NFP income recognition rules closer

New income-recognition requirements for NFPs have been released for comment as ‘fatal flaw’ draft standard Income for Not-for-Profit Entities.  It will replace AASB 1004 Contributions.

Reporting income will more closely reflect economic realities by providing for greater deferral.  Income recognition will depend on whether there is a liability or other performance obligation (a promise to transfer a good or service) related to the cash or grant received.

Another major change is to measurement requirements for assets.  Currently, only assets acquired by NFPs at nil or nominal consideration must be fair-valued.  The new standard broadens this to require fair-value measurement of assets for which consideration is significantly below the asset’s fair value (including peppercorn leases).

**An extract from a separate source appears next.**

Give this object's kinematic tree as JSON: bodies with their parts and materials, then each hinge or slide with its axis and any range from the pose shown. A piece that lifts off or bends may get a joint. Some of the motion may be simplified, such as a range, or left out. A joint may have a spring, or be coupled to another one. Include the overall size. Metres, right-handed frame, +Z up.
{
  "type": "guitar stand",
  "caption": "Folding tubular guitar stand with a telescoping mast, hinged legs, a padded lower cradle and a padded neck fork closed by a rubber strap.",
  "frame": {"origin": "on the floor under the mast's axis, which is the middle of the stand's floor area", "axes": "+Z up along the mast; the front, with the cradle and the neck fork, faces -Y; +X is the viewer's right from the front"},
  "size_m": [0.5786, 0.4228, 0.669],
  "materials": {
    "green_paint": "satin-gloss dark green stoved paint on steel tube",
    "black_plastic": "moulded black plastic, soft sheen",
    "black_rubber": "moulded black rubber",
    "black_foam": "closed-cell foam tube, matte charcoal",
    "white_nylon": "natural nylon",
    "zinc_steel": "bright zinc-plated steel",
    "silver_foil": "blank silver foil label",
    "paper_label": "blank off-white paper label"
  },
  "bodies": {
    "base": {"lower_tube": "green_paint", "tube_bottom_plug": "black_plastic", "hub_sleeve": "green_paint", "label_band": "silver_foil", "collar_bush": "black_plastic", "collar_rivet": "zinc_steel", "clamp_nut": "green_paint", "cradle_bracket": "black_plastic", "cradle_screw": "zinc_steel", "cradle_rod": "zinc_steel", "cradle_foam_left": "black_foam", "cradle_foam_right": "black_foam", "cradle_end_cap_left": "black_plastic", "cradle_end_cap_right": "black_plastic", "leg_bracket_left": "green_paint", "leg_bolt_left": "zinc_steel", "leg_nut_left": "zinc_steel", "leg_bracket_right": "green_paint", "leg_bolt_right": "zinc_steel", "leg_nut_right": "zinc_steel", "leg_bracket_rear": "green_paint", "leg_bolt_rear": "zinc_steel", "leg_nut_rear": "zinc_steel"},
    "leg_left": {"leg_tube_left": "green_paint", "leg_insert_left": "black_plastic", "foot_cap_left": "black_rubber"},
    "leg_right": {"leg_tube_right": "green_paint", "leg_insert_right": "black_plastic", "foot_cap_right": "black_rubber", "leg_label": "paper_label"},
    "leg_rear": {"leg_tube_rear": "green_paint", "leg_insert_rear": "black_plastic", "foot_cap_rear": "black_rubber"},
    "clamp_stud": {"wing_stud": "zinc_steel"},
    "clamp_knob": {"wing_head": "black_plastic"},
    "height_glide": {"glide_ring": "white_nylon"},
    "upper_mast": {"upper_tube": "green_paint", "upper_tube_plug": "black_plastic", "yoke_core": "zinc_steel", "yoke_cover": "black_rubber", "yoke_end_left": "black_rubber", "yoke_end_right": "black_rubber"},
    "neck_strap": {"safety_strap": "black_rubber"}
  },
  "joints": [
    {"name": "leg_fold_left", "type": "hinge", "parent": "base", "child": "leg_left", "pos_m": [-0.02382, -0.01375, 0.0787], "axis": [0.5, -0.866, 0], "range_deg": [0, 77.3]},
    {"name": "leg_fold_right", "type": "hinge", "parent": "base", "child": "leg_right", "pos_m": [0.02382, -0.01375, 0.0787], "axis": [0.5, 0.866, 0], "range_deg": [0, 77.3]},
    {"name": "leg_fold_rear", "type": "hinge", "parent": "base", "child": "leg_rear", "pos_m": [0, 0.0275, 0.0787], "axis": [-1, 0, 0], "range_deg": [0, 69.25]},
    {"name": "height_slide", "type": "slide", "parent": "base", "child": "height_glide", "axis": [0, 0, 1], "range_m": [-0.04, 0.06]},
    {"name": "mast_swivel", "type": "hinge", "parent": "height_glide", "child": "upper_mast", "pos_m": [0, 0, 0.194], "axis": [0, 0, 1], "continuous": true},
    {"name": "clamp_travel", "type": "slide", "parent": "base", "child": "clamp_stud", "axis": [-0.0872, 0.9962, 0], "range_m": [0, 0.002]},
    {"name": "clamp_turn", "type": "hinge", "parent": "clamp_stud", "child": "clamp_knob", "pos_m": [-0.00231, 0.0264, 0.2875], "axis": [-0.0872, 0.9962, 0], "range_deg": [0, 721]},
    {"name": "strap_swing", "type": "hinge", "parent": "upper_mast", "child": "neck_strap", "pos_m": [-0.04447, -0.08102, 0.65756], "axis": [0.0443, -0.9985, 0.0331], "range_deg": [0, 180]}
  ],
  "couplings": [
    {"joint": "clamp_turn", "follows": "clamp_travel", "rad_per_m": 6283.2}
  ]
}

It will apply to transactions where the difference between fair value and the consideration is principally to enable an NFP entity to further its objectives (that is, it doesn’t include trade discounts and distress sales).

New NFP-specific guidance for AASB 15 Revenue from Contracts with Customers will assist with identifying a contract with a customer in an NFP context.  It helps entities identify enforceable agreements, how to identify whether a performance obligation exists, and how to allocate transaction prices to performance obligations.

Extensive guidance and a wide range of examples have been developed to illustrate how the new requirements would work.  Significant transitional relief has also been provided, as well as a one-year extension of the effective date.

The draft is available for ‘fatal flaw’ comment until 21 October, and the final standard will be released in December.  It will be effective from 1 January 2019, early application permitted.